While the Community Edition is fantastic for learning and small projects, there comes a time when you might need to consider upgrading to a paid plan. Here are some signs that you've outgrown the Community Edition:

  • You're Dealing with Larger Datasets: If you're working with datasets that exceed the memory capacity of the Community Edition's cluster, you'll need to upgrade to a plan with more memory and processing power. Paid plans offer scalable compute resources that can handle massive datasets with ease.
  • You Need Faster Processing Speeds: If your Spark jobs are taking too long to complete on the Community Edition, you'll need to upgrade to a plan with faster processors and more cores. Paid plans provide access to high-performance computing resources that can significantly reduce processing time.

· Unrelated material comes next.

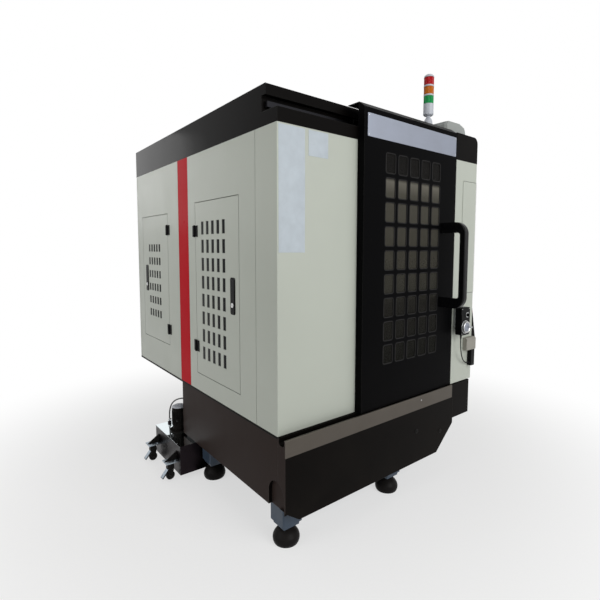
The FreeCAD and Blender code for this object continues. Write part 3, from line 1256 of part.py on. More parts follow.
def servo_motor(face, axis):
    """Square servo motor standing on the face point along axis, with its encoder cap."""
    half = MOTOR_SIDE / 2
    can_half = half - MOTOR_FLANGE_LIP
    cap_half = MOTOR_CAP / 2
    flange = rounded_box(-half, -half, 0, half, half, MOTOR_FLANGE, MOTOR_ROUND, UP)
    can = rounded_box(-can_half, -can_half, MOTOR_FLANGE, can_half, can_half, MOTOR_LENGTH, MOTOR_CAN_ROUND,
                      UP)
    cap = rounded_box(-cap_half, -cap_half, MOTOR_LENGTH, cap_half, cap_half, MOTOR_LENGTH + MOTOR_CAP_HEIGHT,
                      MOTOR_ROUND, UP)
    motor = flange.fuse([can, cap])
    motor.Placement = FreeCAD.Placement(V(*face), FreeCAD.Rotation(UP, axis))
    return motor


def y_screw_start():
    return Y_GUIDE_FRONT + MOTOR_LENGTH + SCREW_START_GAP


def y_screw_end():
    return Y_GUIDE_BACK - FLANGE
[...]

  • You Require Collaboration Features: If you need to collaborate with other users on your data projects, you'll need to upgrade to a plan that offers real-time collaboration features. Paid plans allow multiple users to simultaneously work on notebooks, share projects, and communicate with each other.
  • You Need to Deploy to Production: If you want to deploy your applications or models to production, you'll need to upgrade to a plan that offers the necessary infrastructure and support. Paid plans provide scalable, reliable, and secure environments for running production workloads.

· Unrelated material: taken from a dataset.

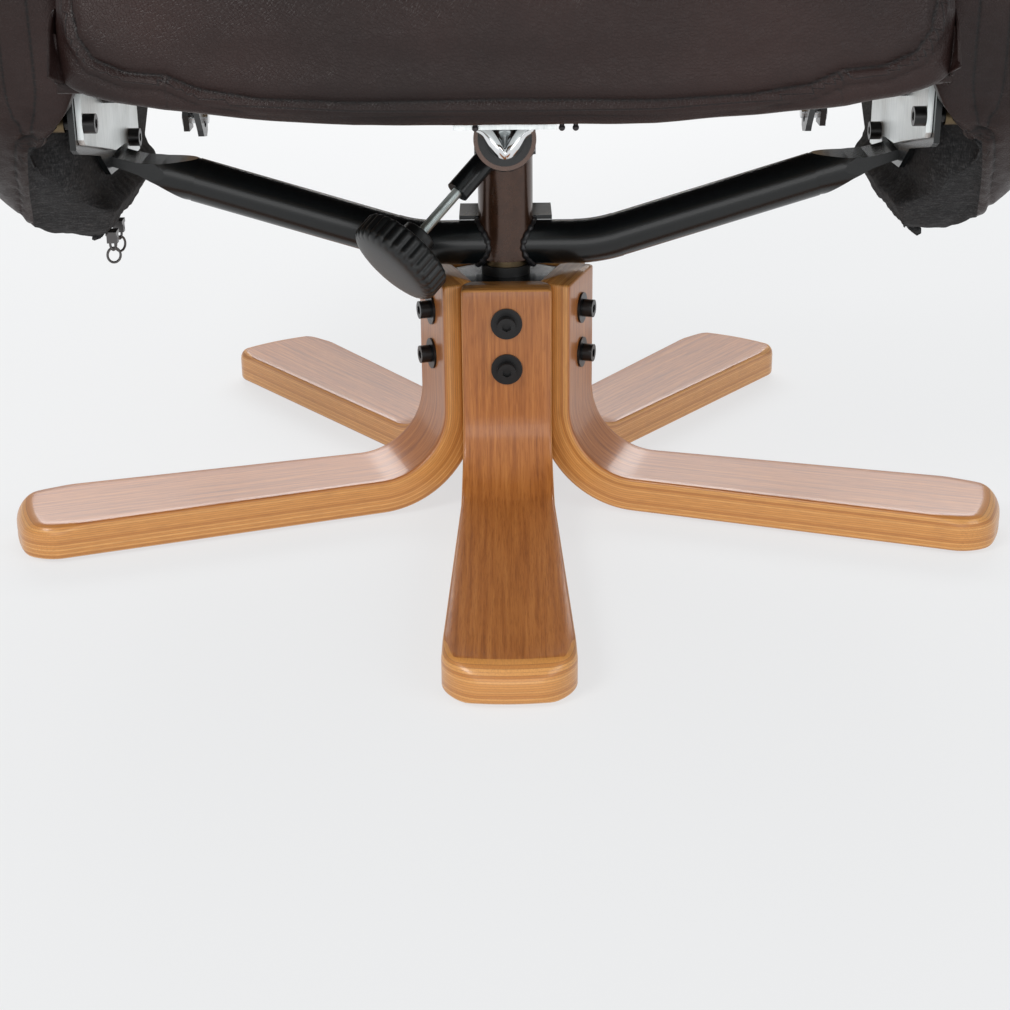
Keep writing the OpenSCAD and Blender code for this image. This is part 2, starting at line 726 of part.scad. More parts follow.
// Lugs welded to the uprights: pivot hole above, crank pin below
module back_lugs() {
  a0 = tilt + half_swing;
  c = crank_l;
  py = pivot_y - c * sin(tilt - half_swing);
  pz = pivot_z - c * cos(tilt - half_swing);
  color([0.12, 0.12, 0.13]) at() for (side = sides) mirror([side > 0 ? 0 : 1, 0, 0]) difference() {
    union() {
      side_plate(1, lug_in, lug_t, [[pivot_y - 17, pivot_z + 4], [py - 13, pz + 4], [py - 10, pz - 10],
        [py + 10, pz - 10], [py + 13, pz + 4], [pivot_y + 17, pivot_z - 4], [pivot_y + 44, pivot_z + 96],
        [pivot_y + 16, pivot_z + 104]]);
      translate([0, pivot_y, pivot_z]) rotate([-lean, 0, 0]) translate([0, 0, 88])
        rod_x(upright_x + 2, lug_in + 1, 8);
      translate([0, pivot_y, pivot_z]) rotate([-lean, 0, 0]) translate([0, 0, 50])
        rod_x(upright_x + 2, lug_in + 1, 8);
    }
    rod_x(lug_in - 1, lug_in + lug_t + 1, pin_d / 2 + 2, pivot_y, pivot_z);
    rod_x(lug_in - 1, lug_in + lug_t + 1, pin_d / 2 + join_gap, py, pz);
    translate([0, pivot_y, pivot_z]) rotate([-lean, 0, 0]) translate([upright_x, 0, -30])
      cylinder(h = 200, r = upright_d / 2 + join_gap);
  }
}

module crank_pins() {
  py = pivot_y - crank_l * sin(tilt - half_swing);
  pz = pivot_z - crank_l * cos(tilt - half_swing);
  color([0.7, 0.71, 0.72]) at() for (side = sides) mirror([side > 0 ? 0 : 1, 0, 0]) union() {
    rod_x(seat_lug_in - 3, lug_in + lug_t, pin_d / 2, py, pz);
    rod_x(lug_in + lug_t, lug_in + lug_t + 1.5, pin_d / 2 + 2, py, pz);
  }
}

module pivot_bushes() {
  color([0.85, 0.83, 0.75]) at() for (side = sides) mirror([side > 0 ? 0 : 1, 0, 0]) difference() {
    union() {
      rod_x(lug_in, lug_in + lug_t + 0.1, pin_d / 2 + 2 - join_gap, pivot_y, pivot_z);
      rod_x(lug_in + lug_t + 0.05, zinc_in - 0.3, pin_d, pivot_y, pivot_z);
    }
    rod_x(lug_in - 1, zinc_in, pin_d / 2 + run_fit, pivot_y, pivot_z);
  }
}

module back_webbing() {
  half = upright_x - 1;
  color([0.1, 0.1, 0.1]) on_back() for (k = [0 : 5])
    translate([-half, -upright_d / 2 - 2.4, 70 + k * 88]) cube([2 * half, 2, 50]);
}

module back_cushion() {
  t = back_t;
  color([0.22, 0.16, 0.15]) on_back() translate([-back_w / 2, 0, 0]) rotate([90, 0, 90])
    linear_extrude(height = back_w) polygon([[-15, 30], [-15, back_l + 14], [-22, back_l + 24],
      [-44, back_l + 22], [-62, back_l], [-66, back_l - 170], [-78, 320], [-15 - t + 8, 210],
      [-15 - t, 120], [-15 - t + 6, 66], [-15 - t + 26, 42], [-60, 30]]);
}

module head_pillow() {
  color([0.22, 0.16, 0.15]) on_back() translate([-205, 0, 0]) rotate([90, 0, 90])
    linear_extrude(height = 410) polygon([[-67.5, back_l - 170], [-64, back_l - 20], [-80, back_l - 10],
      [-104, back_l - 26], [-112, back_l - 80], [-104, back_l - 140], [-88, back_l - 166]]);
}

module back_cover() {
  color([0.2, 0.14, 0.13]) on_back() union() {
    translate([-back_w / 2, upright_d / 2 + 0.6, 20]) cube([back_w, 8, back_l]);
    for (side = sides) translate([side > 0 ? back_w / 2 - 8 : -back_w / 2, -14.4, 128])
      cube([8, upright_d / 2 + 15.4, back_l - 112]);
  }
}

// ---------- tension screw ----------

module brake_pad() {
  color([0.6, 0.5, 0.25]) difference() {
    on_screw() translate([0, 0, rod_d / 2 - 2]) cylinder(h = 11.4, r = 6);
    on_screw() translate([0, 0, rod_d / 2 + 5.4]) cylinder(h = 10, r = 3 + run_fit);
    on_slide() rotate([90, 0, 0]) cylinder(h = 120, r = rod_d / 2 + 0.4, center = true);
  }
}

module tension_screw() {
  color([0.75, 0.77, 0.77]) on_screw() union() {
    translate([0, 0, rod_d / 2 + 5.8]) cylinder(h = 4.2, r = 3);
    translate([0, 0, rod_d / 2 + 9.8]) cylinder(h = 110 - rod_d / 2 - 9.8, r = bolt_d / 2);
  }
}

module tension_knob() {
  hub_l = 12;
  ribs = 24;
  z1 = 95 + hub_l;
  color([0.06, 0.06, 0.06]) on_screw() difference() {
    union() {
      translate([0, 0, 95]) cylinder(h = hub_l + 1, r = 12.5);
      translate([0, 0, z1]) cylinder(h = knob_t - 4, r = knob_d / 2);
      translate([0, 0, z1 + knob_t - 4]) cylinder(h = 4, r1 = knob_d / 2, r2 = knob_d / 2 - 5);
    }
    for (k = [0 : ribs - 1]) rotate([0, 0, k * 360 / ribs]) translate([knob_d / 2 + 1.4, 0, z1 - 1])
      cylinder(h = knob_t - 4, r = 3);
    translate([0, 0, 90]) cylinder(h = 20.1, r = bolt_d / 2 + join_gap);
  }
}

leg_front();
leg_right_front();
leg_right_rear();
leg_left_rear();
leg_left_front();
leg_bolts();
leg_washers();
leg_glides();
hub_housing();
swivel_bush();
swivel_spindle();
spindle_circlip();
thrust_washer();
column_tube();
clamp_sleeve();
sleeve_bush();
tension_boss();
support_tube_left();
support_tube_right();
gusset_plate();
side_bracket_left();
side_bracket_right();
mechanism_plate_left();
mechanism_plate_right();
plate_bolts();
pivot_bolts();
arm_frame_left();
arm_frame_right();
arm_inserts();
arm_pad_left();
arm_pad_right();
arm_lining_left();
arm_lining_right();
zip_sliders();
zip_pull_front();
zip_pull_rear();
slide_rod();
rod_front_strip();
rod_rear_hanger();
seat_side_rails();
seat_cross_rails();
seat_springs();
cover_hooks();
seat_lugs();
seat_cushion();
seat_border();
back_uprights();
back_cross_tubes();
back_lugs();
crank_pins();
pivot_bushes();
back_webbing();
back_cushion();
head_pillow();
back_cover();
brake_pad();
tension_screw();
tension_knob();
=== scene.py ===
"""Looks of the recliner armchair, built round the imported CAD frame."""
import json
import math

import bpy
import numpy as np
from mathutils import Matrix, Vector

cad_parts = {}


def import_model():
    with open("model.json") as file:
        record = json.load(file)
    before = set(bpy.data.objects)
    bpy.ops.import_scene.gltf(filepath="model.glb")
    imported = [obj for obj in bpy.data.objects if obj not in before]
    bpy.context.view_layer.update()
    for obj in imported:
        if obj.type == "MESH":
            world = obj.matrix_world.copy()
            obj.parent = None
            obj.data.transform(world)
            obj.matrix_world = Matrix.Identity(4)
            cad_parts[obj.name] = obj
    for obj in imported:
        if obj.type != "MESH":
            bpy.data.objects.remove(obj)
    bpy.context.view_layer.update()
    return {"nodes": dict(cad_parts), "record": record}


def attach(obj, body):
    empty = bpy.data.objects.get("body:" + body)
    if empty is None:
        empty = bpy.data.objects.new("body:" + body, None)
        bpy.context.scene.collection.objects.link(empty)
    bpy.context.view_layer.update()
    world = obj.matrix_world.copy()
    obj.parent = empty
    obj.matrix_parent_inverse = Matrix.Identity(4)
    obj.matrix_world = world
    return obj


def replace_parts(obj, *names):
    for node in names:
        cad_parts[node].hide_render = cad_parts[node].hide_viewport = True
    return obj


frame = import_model()

# Driving places, in mm
SHIFT = np.array([0.0, -38.5, 3.0])   # from the swivel axis at the foot's underside to the frame
TILT = math.radians(10)               # fall of the slide towards the rear
LEAN = math.radians(15)               # lean of the back at rest
SLIDE_Z = 265                         # height of the slide's axis at the swivel axis
PIVOT_Y, PIVOT_Z = 245, 345           # the back's hinge
SCREW_Y = -10                         # foot of the tension screw along the slide
SCREW_TURN = math.radians(-141)       # tension screw about the slide's axis
SCREW_FWD = math.radians(28)          # tension screw towards the front


# ---------------------------------------------------------------- places

def world(p):
    """Millimetres from the swivel axis to metres in the frame."""
    return (np.asarray(p, float) + SHIFT) / 1000.0


def slide(p):
    """Slide frame (x, y back along the slide, n square to it) to the swivel axis frame, mm."""
    p = np.asarray(p, float)
    c, s = math.cos(TILT), math.sin(TILT)
    x, y, n = p[..., 0], p[..., 1], p[..., 2]
    return np.stack([x, y * c + n * s, SLIDE_Z - y * s + n * c], -1)


def back(p):
    """Back frame (x, y square to the back, b up the back) to the swivel axis frame, mm."""
    p = np.asarray(p, float)
    c, s = math.cos(LEAN), math.sin(LEAN)
    x, y, b = p[..., 0], p[..., 1], p[..., 2]
    return np.stack([x, PIVOT_Y + y * c + b * s, PIVOT_Z - y * s + b * c], -1)


def screw(p):
    """Tension screw frame (x, y, z out along the screw) to the swivel axis frame, mm."""
    p = np.asarray(p, float)
    c, s = math.cos(SCREW_TURN), math.sin(SCREW_TURN)
    x, y, z = p[..., 0], p[..., 1], p[..., 2]
    x, z = x * c + z * s, -x * s + z * c
    c, s = math.cos(SCREW_FWD), math.sin(SCREW_FWD)
    return slide(np.stack([x, y * c + z * s + SCREW_Y, -y * s + z * c], -1))


# ---------------------------------------------------------------- mesh helpers

def sstep(a, b, x):
    """Smooth step t^2 (3 - 2 t) from 0 at a to 1 at b."""
    t = np.clip((np.asarray(x, float) - a) / (b - a), 0, 1)
    return t * t * (3 - 2 * t)


def field(p, size, seed, n=26):
    """Smooth random field in -1..1: sum of sines with seeded directions, size in mm."""
    rng = np.random.default_rng(seed)
    d = rng.normal(size=(n, 3))
    d /= np.linalg.norm(d, axis=1)[:, None]
    k = 2 * np.pi / (size * rng.uniform(0.6, 1.7, n))
    ph = rng.uniform(0, 2 * np.pi, n)
    out = np.zeros(p.shape[:-1])
    for i in range(n):
        out += np.sin((p @ d[i]) * k[i] + ph[i])
    return out / math.sqrt(n) / 1.6


def build(name, verts, faces, material, attrs=None, smooth=True):
    """Mesh object from points in mm about the swivel axis; attrs are float or vector point data."""
    me = bpy.data.meshes.new(name)
    v = world(verts)
    me.from_pydata(v.tolist(), [], [tuple(int(i) for i in f) for f in faces])
    me.update()
    for key, val in (attrs or {}).items():
        val = np.asarray(val, np.float32)
        kind = "FLOAT" if val.ndim == 1 else "FLOAT_VECTOR"
        a = me.attributes.new(key, kind, "POINT")
        a.data.foreach_set("value" if val.ndim == 1 else "vector", val.ravel())
    if smooth:
        me.polygons.foreach_set("use_smooth", [True] * len(me.polygons))
    me.materials.append(material)
    ob = bpy.data.objects.new(name, me)
    bpy.context.collection.objects.link(ob)
    return ob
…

  • You Need Enterprise-Grade Features: If you require enterprise-grade features like role-based access control, audit logging, data governance tools, and integration with enterprise security systems, you'll need to upgrade to a plan that offers these capabilities. Paid plans provide the security, compliance, and manageability features that organizations need to protect their data and ensure regulatory compliance.

Conclusion

So, there you have it! Databricks Community Edition is free forever, allowing you to explore the world of big data and Spark at your own pace. While it has limitations, it’s an incredible tool for learning, experimenting, and building personal projects. When your needs grow, you can always upgrade to a paid plan. Happy coding, everyone!